__WHAT IS NEEDED__: Give all of the lines again, with nothing added or dropped.

__RECORDS__:
....

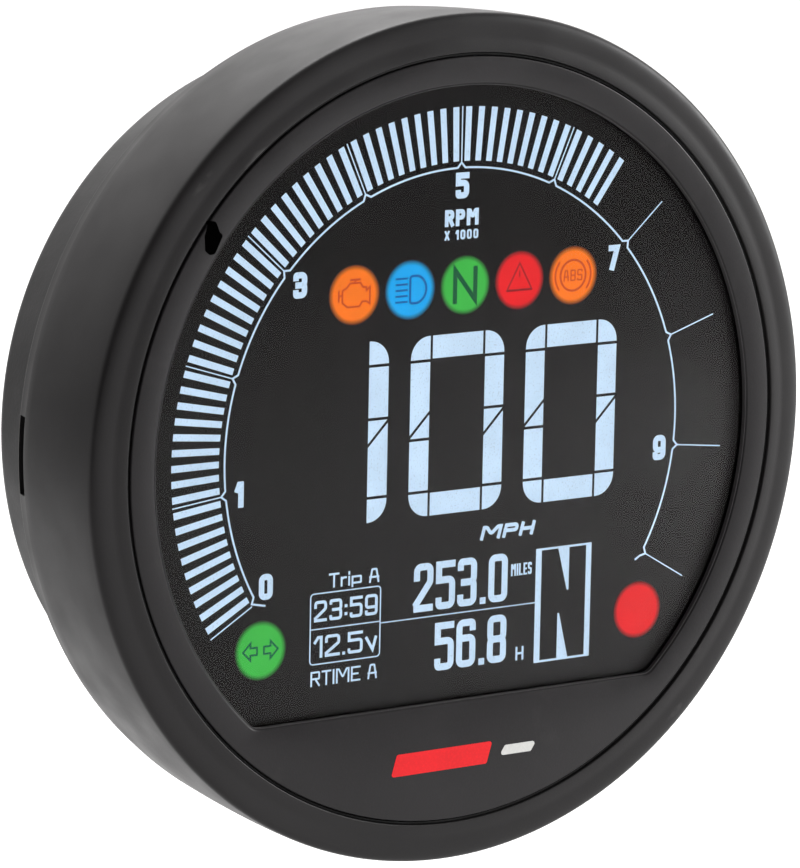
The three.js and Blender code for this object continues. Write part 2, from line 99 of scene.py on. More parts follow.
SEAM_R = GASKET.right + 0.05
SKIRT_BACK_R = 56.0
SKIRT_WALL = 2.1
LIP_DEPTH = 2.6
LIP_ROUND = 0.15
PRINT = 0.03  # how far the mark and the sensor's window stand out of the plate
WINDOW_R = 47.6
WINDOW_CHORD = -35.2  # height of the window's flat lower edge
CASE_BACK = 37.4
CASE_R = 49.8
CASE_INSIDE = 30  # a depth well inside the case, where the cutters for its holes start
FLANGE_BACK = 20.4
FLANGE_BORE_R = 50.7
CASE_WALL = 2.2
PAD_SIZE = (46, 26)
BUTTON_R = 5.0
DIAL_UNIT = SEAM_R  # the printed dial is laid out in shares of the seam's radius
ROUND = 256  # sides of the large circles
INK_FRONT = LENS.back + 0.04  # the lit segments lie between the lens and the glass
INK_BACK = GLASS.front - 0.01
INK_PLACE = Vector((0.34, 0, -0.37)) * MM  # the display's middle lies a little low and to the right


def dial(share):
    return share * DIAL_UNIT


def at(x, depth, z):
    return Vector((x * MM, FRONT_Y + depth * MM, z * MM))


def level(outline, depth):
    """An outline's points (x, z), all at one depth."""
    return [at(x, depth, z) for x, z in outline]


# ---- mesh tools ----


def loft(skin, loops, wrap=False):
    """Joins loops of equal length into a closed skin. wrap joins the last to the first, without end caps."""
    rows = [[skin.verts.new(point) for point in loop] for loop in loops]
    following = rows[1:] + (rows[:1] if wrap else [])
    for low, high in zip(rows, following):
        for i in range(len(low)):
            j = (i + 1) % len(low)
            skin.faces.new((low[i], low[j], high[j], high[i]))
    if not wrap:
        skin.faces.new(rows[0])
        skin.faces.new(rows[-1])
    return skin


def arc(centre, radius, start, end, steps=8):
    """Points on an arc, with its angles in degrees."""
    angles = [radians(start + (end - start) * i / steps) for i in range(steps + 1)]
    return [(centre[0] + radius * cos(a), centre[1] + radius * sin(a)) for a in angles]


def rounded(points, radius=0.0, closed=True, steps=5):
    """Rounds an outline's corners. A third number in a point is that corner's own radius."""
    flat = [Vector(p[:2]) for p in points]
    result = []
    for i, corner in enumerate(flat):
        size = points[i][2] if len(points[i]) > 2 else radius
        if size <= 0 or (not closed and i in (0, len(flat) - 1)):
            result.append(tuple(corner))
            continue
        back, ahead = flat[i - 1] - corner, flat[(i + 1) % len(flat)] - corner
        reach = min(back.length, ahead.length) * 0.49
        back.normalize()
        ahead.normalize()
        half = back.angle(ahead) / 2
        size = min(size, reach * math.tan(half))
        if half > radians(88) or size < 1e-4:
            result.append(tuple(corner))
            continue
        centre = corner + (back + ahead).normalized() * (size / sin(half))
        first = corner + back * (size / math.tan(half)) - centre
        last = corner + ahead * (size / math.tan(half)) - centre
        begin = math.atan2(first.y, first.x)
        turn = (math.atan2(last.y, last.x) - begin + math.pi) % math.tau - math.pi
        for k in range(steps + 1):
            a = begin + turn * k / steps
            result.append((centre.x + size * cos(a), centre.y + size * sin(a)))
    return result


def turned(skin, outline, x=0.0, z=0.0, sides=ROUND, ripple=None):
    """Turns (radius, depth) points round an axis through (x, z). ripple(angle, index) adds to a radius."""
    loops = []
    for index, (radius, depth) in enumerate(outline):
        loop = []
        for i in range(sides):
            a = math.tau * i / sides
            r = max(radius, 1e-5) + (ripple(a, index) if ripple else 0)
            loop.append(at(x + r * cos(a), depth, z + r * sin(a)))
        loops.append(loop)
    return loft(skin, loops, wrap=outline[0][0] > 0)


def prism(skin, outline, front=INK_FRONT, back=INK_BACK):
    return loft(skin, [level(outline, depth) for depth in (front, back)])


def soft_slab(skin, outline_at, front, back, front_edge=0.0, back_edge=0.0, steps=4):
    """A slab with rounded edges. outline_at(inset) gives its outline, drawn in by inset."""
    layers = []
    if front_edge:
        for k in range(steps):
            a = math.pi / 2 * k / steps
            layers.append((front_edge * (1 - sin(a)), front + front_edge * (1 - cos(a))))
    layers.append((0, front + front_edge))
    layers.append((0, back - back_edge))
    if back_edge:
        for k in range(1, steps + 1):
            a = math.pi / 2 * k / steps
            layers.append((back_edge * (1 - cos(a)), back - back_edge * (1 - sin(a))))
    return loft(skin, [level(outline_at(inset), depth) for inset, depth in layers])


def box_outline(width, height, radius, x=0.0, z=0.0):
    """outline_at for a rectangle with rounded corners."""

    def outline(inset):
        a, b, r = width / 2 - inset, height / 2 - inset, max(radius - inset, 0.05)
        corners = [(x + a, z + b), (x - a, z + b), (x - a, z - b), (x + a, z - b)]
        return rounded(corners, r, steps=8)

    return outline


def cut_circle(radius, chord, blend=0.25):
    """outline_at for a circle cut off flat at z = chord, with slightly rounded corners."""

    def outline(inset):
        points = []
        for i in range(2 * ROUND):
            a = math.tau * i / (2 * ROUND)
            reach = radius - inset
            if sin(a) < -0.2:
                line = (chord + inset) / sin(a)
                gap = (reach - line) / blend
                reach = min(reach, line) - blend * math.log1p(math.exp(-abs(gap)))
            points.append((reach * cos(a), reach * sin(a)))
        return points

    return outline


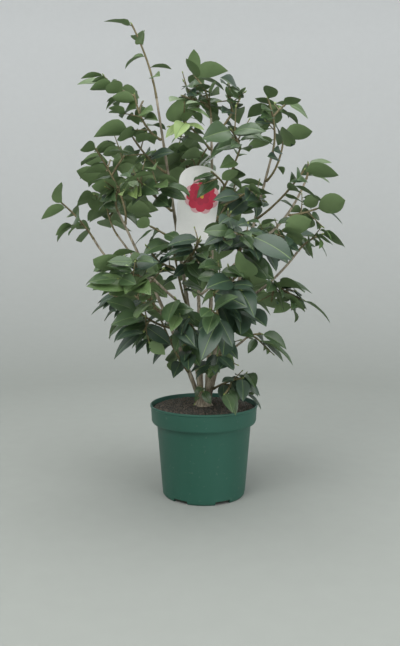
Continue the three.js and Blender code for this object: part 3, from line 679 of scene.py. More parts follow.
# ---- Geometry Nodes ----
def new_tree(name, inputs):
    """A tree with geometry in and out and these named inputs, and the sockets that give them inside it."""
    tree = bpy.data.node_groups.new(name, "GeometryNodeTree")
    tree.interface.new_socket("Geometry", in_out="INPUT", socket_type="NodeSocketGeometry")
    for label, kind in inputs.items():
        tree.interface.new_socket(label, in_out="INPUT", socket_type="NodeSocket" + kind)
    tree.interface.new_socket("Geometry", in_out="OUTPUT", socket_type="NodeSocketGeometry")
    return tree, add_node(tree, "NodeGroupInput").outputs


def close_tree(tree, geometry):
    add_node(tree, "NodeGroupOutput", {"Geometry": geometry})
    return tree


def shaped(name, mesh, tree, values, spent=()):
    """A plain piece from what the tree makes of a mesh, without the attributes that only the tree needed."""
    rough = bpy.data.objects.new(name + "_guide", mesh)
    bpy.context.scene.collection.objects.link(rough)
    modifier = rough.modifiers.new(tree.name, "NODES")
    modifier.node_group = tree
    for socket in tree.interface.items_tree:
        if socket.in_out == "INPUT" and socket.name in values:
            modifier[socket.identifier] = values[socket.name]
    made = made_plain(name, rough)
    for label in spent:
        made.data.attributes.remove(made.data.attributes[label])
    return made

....

__ANSWER TO THE EXERCISE__:
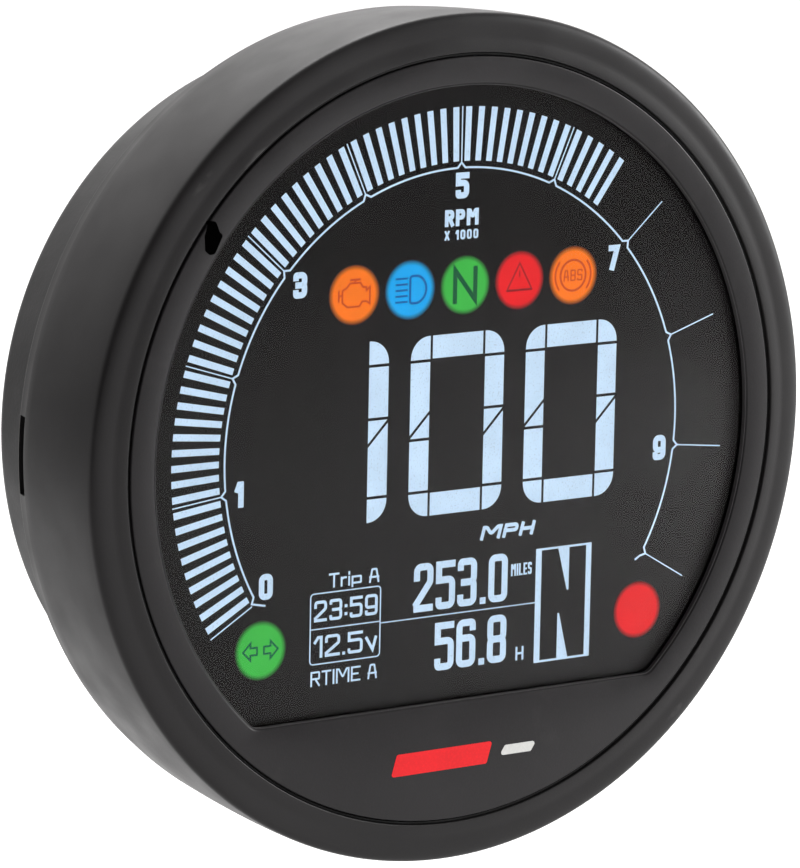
The three.js and Blender code for this object continues. Write part 2, from line 99 of scene.py on. More parts follow.
SEAM_R = GASKET.right + 0.05
SKIRT_BACK_R = 56.0
SKIRT_WALL = 2.1
LIP_DEPTH = 2.6
LIP_ROUND = 0.15
PRINT = 0.03  # how far the mark and the sensor's window stand out of the plate
WINDOW_R = 47.6
WINDOW_CHORD = -35.2  # height of the window's flat lower edge
CASE_BACK = 37.4
CASE_R = 49.8
CASE_INSIDE = 30  # a depth well inside the case, where the cutters for its holes start
FLANGE_BACK = 20.4
FLANGE_BORE_R = 50.7
CASE_WALL = 2.2
PAD_SIZE = (46, 26)
BUTTON_R = 5.0
DIAL_UNIT = SEAM_R  # the printed dial is laid out in shares of the seam's radius
ROUND = 256  # sides of the large circles
INK_FRONT = LENS.back + 0.04  # the lit segments lie between the lens and the glass
INK_BACK = GLASS.front - 0.01
INK_PLACE = Vector((0.34, 0, -0.37)) * MM  # the display's middle lies a little low and to the right


def dial(share):
    return share * DIAL_UNIT


def at(x, depth, z):
    return Vector((x * MM, FRONT_Y + depth * MM, z * MM))


def level(outline, depth):
    """An outline's points (x, z), all at one depth."""
    return [at(x, depth, z) for x, z in outline]


# ---- mesh tools ----


def loft(skin, loops, wrap=False):
    """Joins loops of equal length into a closed skin. wrap joins the last to the first, without end caps."""
    rows = [[skin.verts.new(point) for point in loop] for loop in loops]
    following = rows[1:] + (rows[:1] if wrap else [])
    for low, high in zip(rows, following):
        for i in range(len(low)):
            j = (i + 1) % len(low)
            skin.faces.new((low[i], low[j], high[j], high[i]))
    if not wrap:
        skin.faces.new(rows[0])
        skin.faces.new(rows[-1])
    return skin


def arc(centre, radius, start, end, steps=8):
    """Points on an arc, with its angles in degrees."""
    angles = [radians(start + (end - start) * i / steps) for i in range(steps + 1)]
    return [(centre[0] + radius * cos(a), centre[1] + radius * sin(a)) for a in angles]


def rounded(points, radius=0.0, closed=True, steps=5):
    """Rounds an outline's corners. A third number in a point is that corner's own radius."""
    flat = [Vector(p[:2]) for p in points]
    result = []
    for i, corner in enumerate(flat):
        size = points[i][2] if len(points[i]) > 2 else radius
        if size <= 0 or (not closed and i in (0, len(flat) - 1)):
            result.append(tuple(corner))
            continue
        back, ahead = flat[i - 1] - corner, flat[(i + 1) % len(flat)] - corner
        reach = min(back.length, ahead.length) * 0.49
        back.normalize()
        ahead.normalize()
        half = back.angle(ahead) / 2
        size = min(size, reach * math.tan(half))
        if half > radians(88) or size < 1e-4:
            result.append(tuple(corner))
            continue
        centre = corner + (back + ahead).normalized() * (size / sin(half))
        first = corner + back * (size / math.tan(half)) - centre
        last = corner + ahead * (size / math.tan(half)) - centre
        begin = math.atan2(first.y, first.x)
        turn = (math.atan2(last.y, last.x) - begin + math.pi) % math.tau - math.pi
        for k in range(steps + 1):
            a = begin + turn * k / steps
            result.append((centre.x + size * cos(a), centre.y + size * sin(a)))
    return result


def turned(skin, outline, x=0.0, z=0.0, sides=ROUND, ripple=None):
    """Turns (radius, depth) points round an axis through (x, z). ripple(angle, index) adds to a radius."""
    loops = []
    for index, (radius, depth) in enumerate(outline):
        loop = []
        for i in range(sides):
            a = math.tau * i / sides
            r = max(radius, 1e-5) + (ripple(a, index) if ripple else 0)
            loop.append(at(x + r * cos(a), depth, z + r * sin(a)))
        loops.append(loop)
    return loft(skin, loops, wrap=outline[0][0] > 0)


def prism(skin, outline, front=INK_FRONT, back=INK_BACK):
    return loft(skin, [level(outline, depth) for depth in (front, back)])


def soft_slab(skin, outline_at, front, back, front_edge=0.0, back_edge=0.0, steps=4):
    """A slab with rounded edges. outline_at(inset) gives its outline, drawn in by inset."""
    layers = []
    if front_edge:
        for k in range(steps):
            a = math.pi / 2 * k / steps
            layers.append((front_edge * (1 - sin(a)), front + front_edge * (1 - cos(a))))
    layers.append((0, front + front_edge))
    layers.append((0, back - back_edge))
    if back_edge:
        for k in range(1, steps + 1):
            a = math.pi / 2 * k / steps
            layers.append((back_edge * (1 - cos(a)), back - back_edge * (1 - sin(a))))
    return loft(skin, [level(outline_at(inset), depth) for inset, depth in layers])


def box_outline(width, height, radius, x=0.0, z=0.0):
    """outline_at for a rectangle with rounded corners."""

    def outline(inset):
        a, b, r = width / 2 - inset, height / 2 - inset, max(radius - inset, 0.05)
        corners = [(x + a, z + b), (x - a, z + b), (x - a, z - b), (x + a, z - b)]
        return rounded(corners, r, steps=8)

    return outline


def cut_circle(radius, chord, blend=0.25):
    """outline_at for a circle cut off flat at z = chord, with slightly rounded corners."""

    def outline(inset):
        points = []
        for i in range(2 * ROUND):
            a = math.tau * i / (2 * ROUND)
            reach = radius - inset
            if sin(a) < -0.2:
                line = (chord + inset) / sin(a)
                gap = (reach - line) / blend
                reach = min(reach, line) - blend * math.log1p(math.exp(-abs(gap)))
            points.append((reach * cos(a), reach * sin(a)))
        return points

    return outline


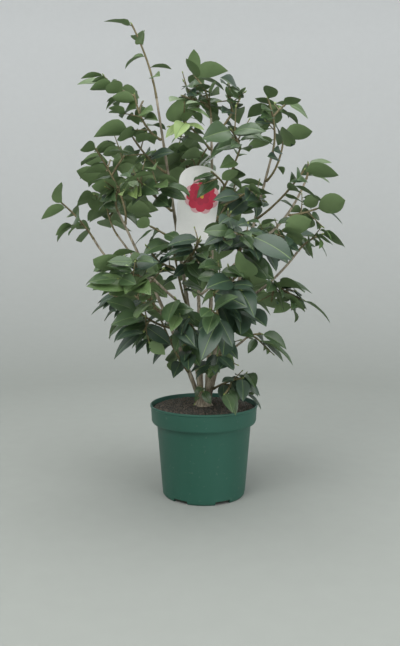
Continue the three.js and Blender code for this object: part 3, from line 679 of scene.py. More parts follow.
# ---- Geometry Nodes ----
def new_tree(name, inputs):
    """A tree with geometry in and out and these named inputs, and the sockets that give them inside it."""
    tree = bpy.data.node_groups.new(name, "GeometryNodeTree")
    tree.interface.new_socket("Geometry", in_out="INPUT", socket_type="NodeSocketGeometry")
    for label, kind in inputs.items():
        tree.interface.new_socket(label, in_out="INPUT", socket_type="NodeSocket" + kind)
    tree.interface.new_socket("Geometry", in_out="OUTPUT", socket_type="NodeSocketGeometry")
    return tree, add_node(tree, "NodeGroupInput").outputs


def close_tree(tree, geometry):
    add_node(tree, "NodeGroupOutput", {"Geometry": geometry})
    return tree


def shaped(name, mesh, tree, values, spent=()):
    """A plain piece from what the tree makes of a mesh, without the attributes that only the tree needed."""
    rough = bpy.data.objects.new(name + "_guide", mesh)
    bpy.context.scene.collection.objects.link(rough)
    modifier = rough.modifiers.new(tree.name, "NODES")
    modifier.node_group = tree
    for socket in tree.interface.items_tree:
        if socket.in_out == "INPUT" and socket.name in values:
            modifier[socket.identifier] = values[socket.name]
    made = made_plain(name, rough)
    for label in spent:
        made.data.attributes.remove(made.data.attributes[label])
    return made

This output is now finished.